====== Data records
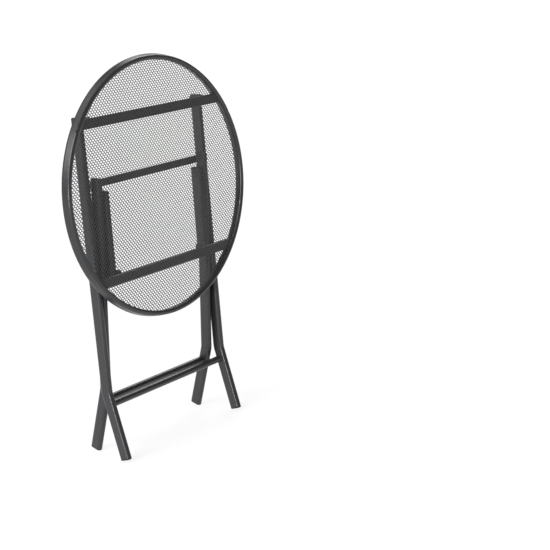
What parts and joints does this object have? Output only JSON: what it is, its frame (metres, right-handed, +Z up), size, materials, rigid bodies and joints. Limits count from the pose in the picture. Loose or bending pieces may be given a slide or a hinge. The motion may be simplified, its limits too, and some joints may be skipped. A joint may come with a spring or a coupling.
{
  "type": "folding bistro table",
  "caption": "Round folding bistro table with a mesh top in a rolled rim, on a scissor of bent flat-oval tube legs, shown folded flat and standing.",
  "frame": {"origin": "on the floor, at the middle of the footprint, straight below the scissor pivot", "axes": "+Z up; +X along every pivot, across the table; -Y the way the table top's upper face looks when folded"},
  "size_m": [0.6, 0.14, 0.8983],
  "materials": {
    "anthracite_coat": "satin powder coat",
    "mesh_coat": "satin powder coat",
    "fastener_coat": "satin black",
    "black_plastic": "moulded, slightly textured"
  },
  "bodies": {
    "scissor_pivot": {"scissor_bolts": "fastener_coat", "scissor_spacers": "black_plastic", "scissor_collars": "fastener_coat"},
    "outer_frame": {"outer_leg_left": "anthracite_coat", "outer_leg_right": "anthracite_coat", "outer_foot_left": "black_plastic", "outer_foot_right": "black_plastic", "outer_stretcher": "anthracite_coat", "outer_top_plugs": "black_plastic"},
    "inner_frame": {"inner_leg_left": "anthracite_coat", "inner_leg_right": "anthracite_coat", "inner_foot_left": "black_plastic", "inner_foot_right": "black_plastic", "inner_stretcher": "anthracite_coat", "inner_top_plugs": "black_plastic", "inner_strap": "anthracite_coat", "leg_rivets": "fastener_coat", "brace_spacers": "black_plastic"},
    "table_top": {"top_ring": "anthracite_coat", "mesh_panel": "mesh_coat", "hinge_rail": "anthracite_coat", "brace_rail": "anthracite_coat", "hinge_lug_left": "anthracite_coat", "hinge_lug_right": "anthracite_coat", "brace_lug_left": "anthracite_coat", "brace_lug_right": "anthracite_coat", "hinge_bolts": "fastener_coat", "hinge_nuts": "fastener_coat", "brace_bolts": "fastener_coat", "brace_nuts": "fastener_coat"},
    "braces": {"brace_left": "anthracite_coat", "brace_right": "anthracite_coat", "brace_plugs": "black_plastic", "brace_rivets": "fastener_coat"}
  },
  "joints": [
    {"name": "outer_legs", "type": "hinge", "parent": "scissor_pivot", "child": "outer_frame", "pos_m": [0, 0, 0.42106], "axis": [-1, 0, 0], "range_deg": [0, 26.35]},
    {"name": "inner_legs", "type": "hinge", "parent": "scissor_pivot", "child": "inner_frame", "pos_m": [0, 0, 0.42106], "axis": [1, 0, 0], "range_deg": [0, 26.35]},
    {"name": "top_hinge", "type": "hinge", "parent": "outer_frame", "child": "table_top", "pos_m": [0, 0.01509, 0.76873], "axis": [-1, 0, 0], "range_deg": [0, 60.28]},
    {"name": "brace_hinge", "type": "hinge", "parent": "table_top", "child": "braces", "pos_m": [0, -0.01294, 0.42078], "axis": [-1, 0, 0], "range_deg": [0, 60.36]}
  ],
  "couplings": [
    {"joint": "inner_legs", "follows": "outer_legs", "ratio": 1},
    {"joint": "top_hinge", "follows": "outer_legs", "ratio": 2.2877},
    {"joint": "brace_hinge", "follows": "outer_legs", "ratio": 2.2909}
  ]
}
============
====== Data records
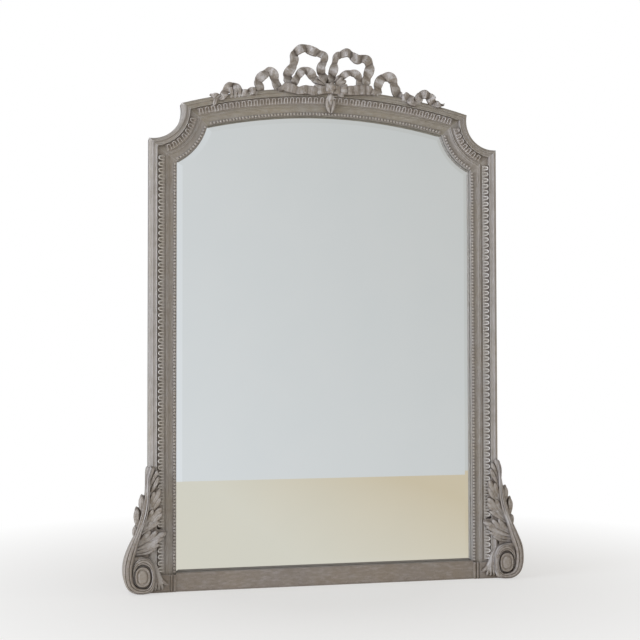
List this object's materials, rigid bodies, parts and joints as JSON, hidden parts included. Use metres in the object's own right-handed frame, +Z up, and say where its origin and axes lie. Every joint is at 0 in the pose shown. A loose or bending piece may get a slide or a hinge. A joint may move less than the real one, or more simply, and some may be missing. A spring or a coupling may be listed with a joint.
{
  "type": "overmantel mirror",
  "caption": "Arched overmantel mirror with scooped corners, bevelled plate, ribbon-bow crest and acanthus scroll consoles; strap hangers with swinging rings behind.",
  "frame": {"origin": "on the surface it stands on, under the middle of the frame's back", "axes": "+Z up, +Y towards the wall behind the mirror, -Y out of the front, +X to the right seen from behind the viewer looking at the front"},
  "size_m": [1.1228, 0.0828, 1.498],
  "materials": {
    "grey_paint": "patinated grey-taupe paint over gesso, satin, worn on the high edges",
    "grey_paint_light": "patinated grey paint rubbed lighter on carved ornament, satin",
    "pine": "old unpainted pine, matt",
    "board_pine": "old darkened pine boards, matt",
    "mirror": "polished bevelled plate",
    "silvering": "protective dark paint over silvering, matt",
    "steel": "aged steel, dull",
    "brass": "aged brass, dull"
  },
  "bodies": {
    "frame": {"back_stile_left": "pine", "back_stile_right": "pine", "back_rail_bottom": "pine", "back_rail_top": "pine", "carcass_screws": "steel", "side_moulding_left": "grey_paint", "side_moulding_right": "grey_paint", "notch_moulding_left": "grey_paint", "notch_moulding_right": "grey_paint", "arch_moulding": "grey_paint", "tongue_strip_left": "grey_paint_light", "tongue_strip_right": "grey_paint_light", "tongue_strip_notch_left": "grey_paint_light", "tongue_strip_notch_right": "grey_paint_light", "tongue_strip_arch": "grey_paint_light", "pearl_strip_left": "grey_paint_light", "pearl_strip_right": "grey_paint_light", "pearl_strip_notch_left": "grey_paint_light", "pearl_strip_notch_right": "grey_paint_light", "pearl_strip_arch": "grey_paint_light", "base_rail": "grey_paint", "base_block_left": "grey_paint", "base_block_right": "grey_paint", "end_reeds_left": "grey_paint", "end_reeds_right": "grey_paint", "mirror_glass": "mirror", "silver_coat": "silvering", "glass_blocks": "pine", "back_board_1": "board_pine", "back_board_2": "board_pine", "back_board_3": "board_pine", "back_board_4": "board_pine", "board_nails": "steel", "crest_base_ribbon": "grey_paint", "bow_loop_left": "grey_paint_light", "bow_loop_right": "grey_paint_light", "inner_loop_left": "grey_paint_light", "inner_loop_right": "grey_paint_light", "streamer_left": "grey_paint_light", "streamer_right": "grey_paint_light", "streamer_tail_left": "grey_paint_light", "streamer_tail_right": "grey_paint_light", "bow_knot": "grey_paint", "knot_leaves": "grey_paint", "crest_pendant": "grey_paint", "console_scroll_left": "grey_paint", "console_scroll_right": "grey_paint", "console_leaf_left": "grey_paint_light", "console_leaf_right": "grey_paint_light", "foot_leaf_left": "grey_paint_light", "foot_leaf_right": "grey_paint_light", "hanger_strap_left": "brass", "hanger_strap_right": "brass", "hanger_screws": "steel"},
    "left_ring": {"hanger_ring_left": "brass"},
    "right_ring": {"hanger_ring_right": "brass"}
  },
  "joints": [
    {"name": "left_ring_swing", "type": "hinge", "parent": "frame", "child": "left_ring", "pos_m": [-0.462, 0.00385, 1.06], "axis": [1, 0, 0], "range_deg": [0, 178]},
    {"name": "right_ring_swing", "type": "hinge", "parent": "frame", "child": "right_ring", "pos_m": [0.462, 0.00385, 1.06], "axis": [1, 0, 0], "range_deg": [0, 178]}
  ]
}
============
Direction: Pull out each line containing the word "bending" and copy it.

Task output:
What parts and joints does this object have? Output only JSON: what it is, its frame (metres, right-handed, +Z up), size, materials, rigid bodies and joints. Limits count from the pose in the picture. Loose or bending pieces may be given a slide or a hinge. The motion may be simplified, its limits too, and some joints may be skipped. A joint may come with a spring or a coupling.
List this object's materials, rigid bodies, parts and joints as JSON, hidden parts included. Use metres in the object's own right-handed frame, +Z up, and say where its origin and axes lie. Every joint is at 0 in the pose shown. A loose or bending piece may get a slide or a hinge. A joint may move less than the real one, or more simply, and some may be missing. A spring or a coupling may be listed with a joint.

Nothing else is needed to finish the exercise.